In the weekly series, “In Case You Missed It,” News Editor Taylor McGuire summarizes stories from the past week with links to the corresponding WSPN article.
WSPN’s Atharva Weling and Caterina Tomassini interviewed various students to get their opinions on remote learning thus far.
Editor Taylor McGuire reported that classes were cancelled on Thursday, Oct. and the schedules changes for the week of Oct. 12 that followed.
Reporter Brasen Chi spoke with the three seniors who created an Advanced Placement computer science course after the decision to cancel multiple computer science courses was made. Meanwhile, WSPN’s Katherine Kim informed readers that there would be a virtual club fair for Wayland High School starting on Friday, Oct. 9, and ending on Sunday, Oct. 11.
WSPN’s Deirdre Brown and Haley Melvin dug deeper into how the transition from middle school to high school has been for freshmen with everything currently being remote.
Kim took readers behind the scenes of creating students’ schedules and the work that goes into each schedule.
Reporter Kate Clifford took pictures at the boy’s soccer game when they faced Weston on Sept. 30.
Reporter Kaitlyn Mabe published two galleries: a gallery from Wayland’s loss to Weston in field hockey, and Wayland girls soccer victory over Weston during Senior Night.
Editor Dante Coppola wrote an edition to the series “Warrior Weekly,” where he discussed the best NFL veterans who are on new teams for the 2020-2021 season.

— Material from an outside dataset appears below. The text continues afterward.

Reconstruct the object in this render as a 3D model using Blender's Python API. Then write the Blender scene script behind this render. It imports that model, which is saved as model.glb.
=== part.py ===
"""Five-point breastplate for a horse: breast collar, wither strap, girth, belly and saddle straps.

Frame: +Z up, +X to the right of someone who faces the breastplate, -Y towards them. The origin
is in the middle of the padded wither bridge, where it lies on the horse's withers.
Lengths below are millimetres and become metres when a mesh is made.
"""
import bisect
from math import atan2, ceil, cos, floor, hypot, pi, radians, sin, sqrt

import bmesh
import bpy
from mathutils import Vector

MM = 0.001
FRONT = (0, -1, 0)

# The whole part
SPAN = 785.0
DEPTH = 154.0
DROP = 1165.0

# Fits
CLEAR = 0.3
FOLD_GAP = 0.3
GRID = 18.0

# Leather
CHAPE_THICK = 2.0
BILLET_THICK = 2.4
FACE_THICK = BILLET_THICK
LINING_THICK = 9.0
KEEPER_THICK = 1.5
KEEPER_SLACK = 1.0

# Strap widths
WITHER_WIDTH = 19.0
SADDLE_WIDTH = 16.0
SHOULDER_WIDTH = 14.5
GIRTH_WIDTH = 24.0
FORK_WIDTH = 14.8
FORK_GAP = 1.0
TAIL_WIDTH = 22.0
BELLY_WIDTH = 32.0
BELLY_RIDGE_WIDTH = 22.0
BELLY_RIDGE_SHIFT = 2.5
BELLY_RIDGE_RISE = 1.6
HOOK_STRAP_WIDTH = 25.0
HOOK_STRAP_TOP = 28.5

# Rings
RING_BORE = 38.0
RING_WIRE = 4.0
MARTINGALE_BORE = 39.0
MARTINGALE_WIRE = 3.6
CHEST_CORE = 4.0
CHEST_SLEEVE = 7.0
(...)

Reporters Jackie Cahaly and Ellie Smith looked at Wayland’s Special Education Department, and how they are handling learning with COVID-19.
“The WHS faculty has indeed acknowledged that the demands of an 80-minute class are detrimental to the education of students with learning disabilities,” Cahaly and Smith said. “Thus, they have allowed students in the Special Education Department to return to in-person learning.”
WSPN’s Jonathan Zhang expressed his opinion on tennis player Novak Djokovic’s disqualification in the fourth round of the US Open.
“This means that, at worst, following a meeting with a Grand Slam chief, the only punishment that Djokovic should have received was a disqualification,” Zhang said. “To strip him of his ranking points as well as fine him over a quarter of a million dollars was outrageous.”